JDK 26/01/07 © MY FIRST REAL HILL

Surrey, Sussex, The South Downs, home counties rolling farmland, Box Hill, the sum total of my walking experience at 14, nearly fifteen. But I was dreaming of Hills, real hills, Scottish Highlands, Snowdonia, the Pennines. I can’t remember now which it was. But I can remember when I got there. The Long Mynd, Caer Caradoc, these were real hills. I just hadn’t heard of them.

They dominated the landscape, towered above me, were not like those mountains in Switzerland on the school trips. School uniform every day on the bus, the funicular railway, the diesel electric train, looking, gawping, photographing with my Brownie 127 from a distance I had not been concsious of.

All distance gone. There was no distance between the mud and stones, the tussocks and rushes and sheep pellets and the toes of my new boots. The crunch and slide and click of stones in their tread, the thump of my self conscious walking stick [would I really need it?] and the rising smells of animals and soil closed what the camera had held away. Out of Wilderhope Manor and down the lane running with September rain and the dung of the morning’s trek to the milking parlour. We are going to walk past Caer Caradoc - not high enough for us - we are hill walkers now. We must have crossed the Ludlow Shrewsbury road and gone through Church Stretton but my memory is tuned to another signal. Up ahead now, the signal drowning out all the crackle of the town was a vast mass of the Earth. An unimaginable billion ton thigh of Shropshire.

Carding Mill Valley opened to receive us and closed about us focussing eyes on the disappearing fold, the V of the brook and Mott’s Road.
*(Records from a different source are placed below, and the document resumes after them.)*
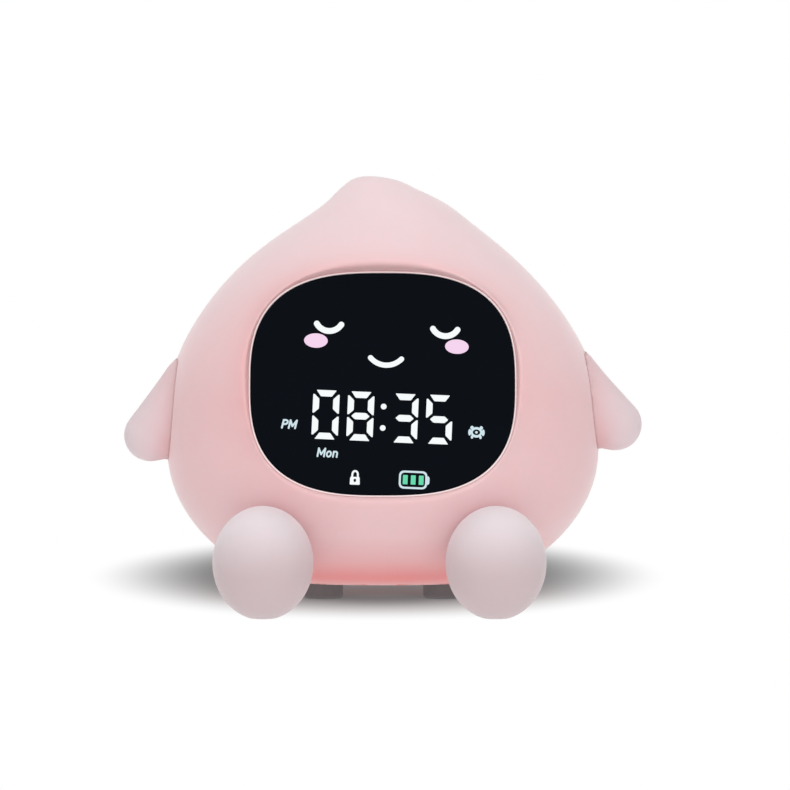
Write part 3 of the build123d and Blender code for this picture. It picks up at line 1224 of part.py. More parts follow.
NODES = {
    "silicone_skin": silicone_skin, "front_shell": front_shell, "rear_shell": rear_shell,
    "left_arm": lambda: arm(LEFT_ARM, ARM_STUDS[0]), "right_arm": lambda: arm(RIGHT_ARM, ARM_STUDS[1]),
    "left_foot": lambda: foot(-1), "right_foot": lambda: foot(1),
    "arm_studs": lambda: stud_pair(ARM_STUDS), "foot_studs": lambda: stud_pair(FOOT_STUDS),
    "base_plate": base_plate, "rear_bumpers": rear_bumpers, "base_screws": base_screws,
    "shell_screws": shell_screws,
    "window_rim": window_rim, "display_lens": display_lens, "lens_tape": lens_tape, "mask_film": mask_film,
    "light_grid": light_grid, "display_board": display_board, "display_leds": display_leds,
    "display_screws": display_screws,
    "control_panel": control_panel, "switch_knob": switch_knob, "power_switch": power_switch,
    "control_board": control_board, "tact_switches": tact_switches, "usb_socket": usb_socket,
    "panel_screws": panel_screws,
    "speaker_seal": speaker_seal, "speaker_frame": speaker_frame, "speaker_magnet": speaker_magnet,
    "speaker_cone": speaker_cone,
    "chassis": chassis, "chassis_screws": chassis_screws, "battery_foam": battery_foam,
    "battery_cell": battery_cell, "battery_strap": battery_strap, "main_board": main_board,
    "board_parts": board_parts, "board_screws": board_screws,
    "light_tower": light_tower, "tower_screws": tower_screws, "night_light_board": night_light_board,
    "night_light_leds": night_light_leds, "light_diffuser": light_diffuser,
    "touch_spring": touch_spring, "touch_pad": touch_pad,
    "display_ribbon": display_ribbon, "control_ribbon": control_ribbon, "speaker_lead": speaker_lead,
    "battery_lead": battery_lead, "light_lead": light_lead,
}

os.makedirs("parts", exist_ok=True)
for name, make in NODES.items():
    export_step(make(), f"parts/{name}.step")
for name, spot in zip(KEY_NAMES, KEY_SPOTS):
    export_step(push_key(spot), f"parts/{name}.step")
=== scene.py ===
"""Looks of a kids alarm clock with night light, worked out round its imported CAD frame.

Metres throughout, in the frame's own axes: X to the right, Y to the back, Z up.
"""

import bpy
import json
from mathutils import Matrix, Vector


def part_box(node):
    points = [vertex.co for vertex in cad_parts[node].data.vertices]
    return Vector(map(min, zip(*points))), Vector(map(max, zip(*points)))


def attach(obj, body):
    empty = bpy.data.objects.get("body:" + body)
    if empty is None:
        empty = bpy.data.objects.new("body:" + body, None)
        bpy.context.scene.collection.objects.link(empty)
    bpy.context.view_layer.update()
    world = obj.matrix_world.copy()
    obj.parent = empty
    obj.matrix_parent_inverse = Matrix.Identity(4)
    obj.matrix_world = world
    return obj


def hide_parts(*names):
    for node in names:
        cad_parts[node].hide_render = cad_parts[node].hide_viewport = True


bl_info = {
    "name": "Kids Alarm Clock Looks",
    "version": (1, 0, 0),
    "blender": (4, 5, 0),
    "location": "View3D > Sidebar > Night Clock",
    "description": "Soft cover, arms, feet, window, lit marks, key signs, finishes and stage of the clock",
    "category": "Object",
}

import json
from typing import NamedTuple

import bpy
import numpy as np
from bpy.props import FloatProperty, FloatVectorProperty, PointerProperty
from mathutils import Vector

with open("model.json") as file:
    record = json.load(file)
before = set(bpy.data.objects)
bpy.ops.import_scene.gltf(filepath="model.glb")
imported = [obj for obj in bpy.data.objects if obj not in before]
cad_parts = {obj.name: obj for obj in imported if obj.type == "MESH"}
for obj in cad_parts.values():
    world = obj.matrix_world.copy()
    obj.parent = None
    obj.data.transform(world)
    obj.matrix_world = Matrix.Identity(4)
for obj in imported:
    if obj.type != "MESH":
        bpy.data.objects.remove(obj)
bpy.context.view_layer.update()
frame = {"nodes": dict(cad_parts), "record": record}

MM = 0.001
ROOT = "clock"


def linear(code):
    """Linear red, green and blue of an sRGB hex colour such as #e8c2c2."""
    share = np.array([int(code[place:place + 2], 16) for place in (1, 3, 5)]) / 255.0
    return tuple(float(value) for value in np.where(share <= 0.04045, share / 12.92, ((share + 0.055) / 1.055) ** 2.4))


def node_box(node):
    """Lowest and highest corners of a CAD node as arrays."""
    low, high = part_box(node)
    return np.array(low), np.array(high)


# ---------------------------------------------------------------------------
# Driving sizes, from the frame where a node gives them

SKIN_LOW, SKIN_HIGH = node_box("silicone_skin")
LENS_LOW, LENS_HIGH = node_box("display_lens")
PANEL_LOW, PANEL_HIGH = node_box("control_panel")
SEAT_FIT = 0.05 * MM
SOFT_FIT = 0.15 * MM

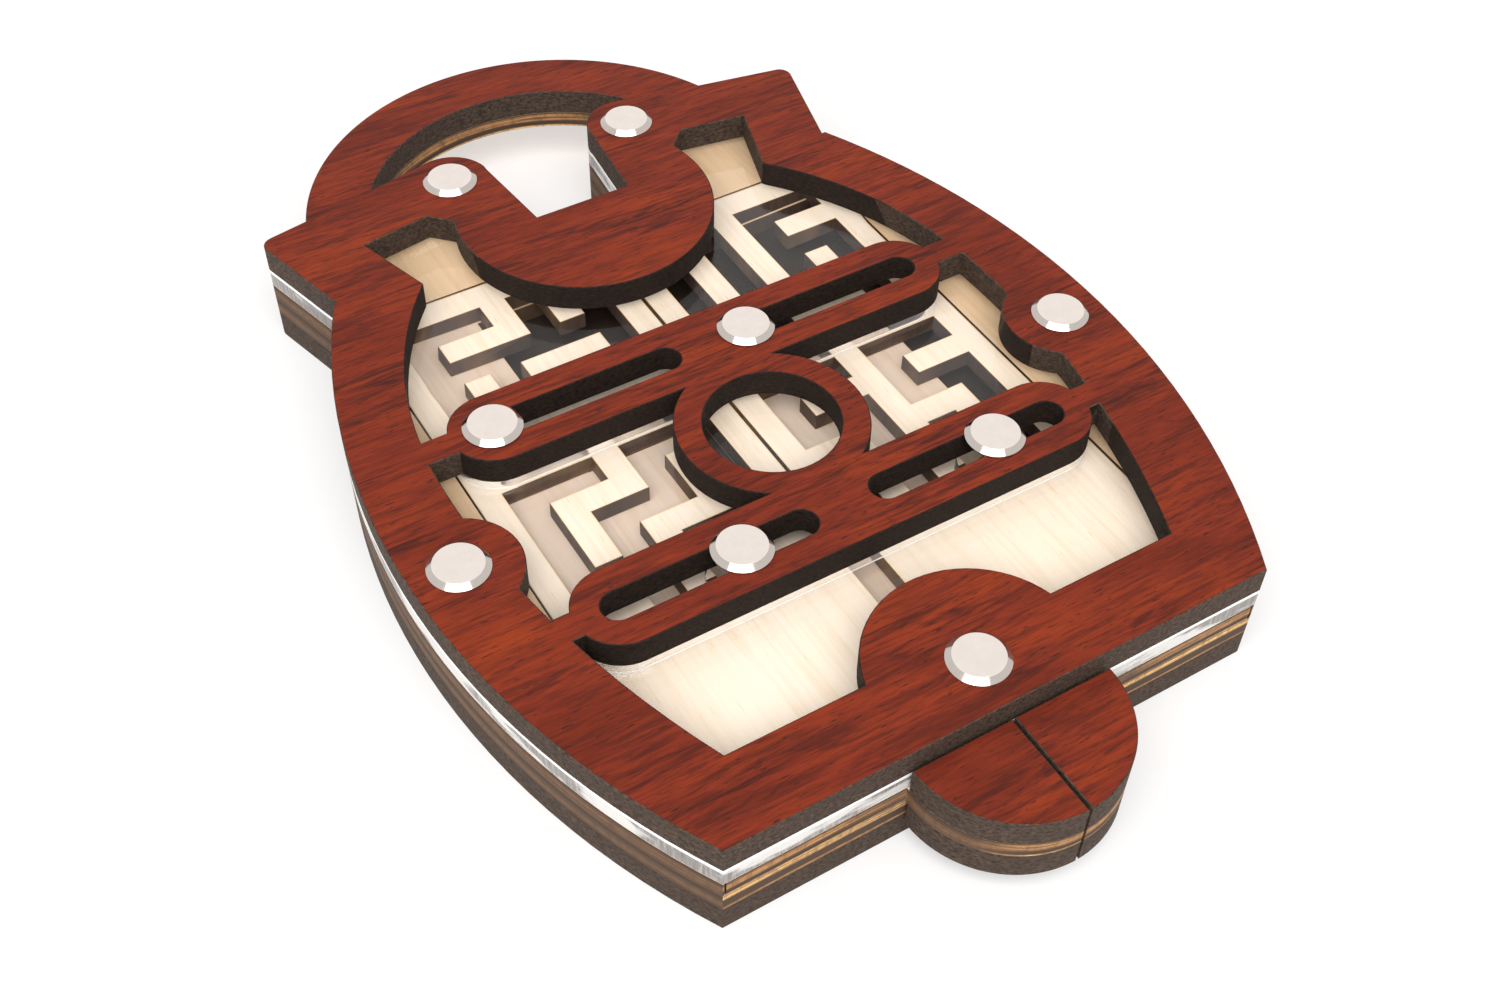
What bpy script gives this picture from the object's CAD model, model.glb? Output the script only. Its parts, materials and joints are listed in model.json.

Black birds rose up to make way for these unstoppable figures and settled back down at their breakfasts after us. Sudden sheep skittered aside acknowledging us with wary and reproachful looks. Reluctant to risk that much concentration on grass again until we were a sight more than a dog’s whistle away. Alan Jeffery up ahead, his thick legs in eternal shorts steadily giving me that metronome beat my walking did not yet possess. Roy, just bone muscle and sinew in plimsolls, no socks and his seaman’s kitbag on a cord over his iron shoulder; his falcon eyes seeing every mouse in Shropshire from up here; remember what he said, breath in for five paces, out for five. Don’t vary that. As it gets steeper just shorten your stride. It’s like changing down in a car. Up, up, up, breathe, up, up, up, breathe. I’m doing three. I can’t do five. I can’t be very fit. Skinny legs burning. Alan stops to check the path against the map. I stop, legs trembling, lungs gasping with gratitude for the chance to get my breath back. I turn and the vastness which no Box Hill can possess sinks away below me back along our path now disappearing down through that V and we’re off across the tussocks already. Off the path and the earth has a bounce and a lift like the sandy soil of Leith Hill but a much longer, uncompressed lift. Like walking on a mattress. I’ve never walked on peat before. I don’t know anything anymore. I don’t even know I need to know anything.

The ground isn’t there, where it was. It’s coming at my face and my stick won’t stop it. I lean on nothing. One boot through the hill into the liquid mud of a bog which is passing my knee as I realise what has happened. We’re out, up, on the top and I can see for miles and miles over into Wales [though I don’t know that either]. The three peaks; now I know the high one is Moel y Golfa; I’d just seen them when the hill turned to bog. Not looking where I was going but at where I would go 45 years later. Still walking.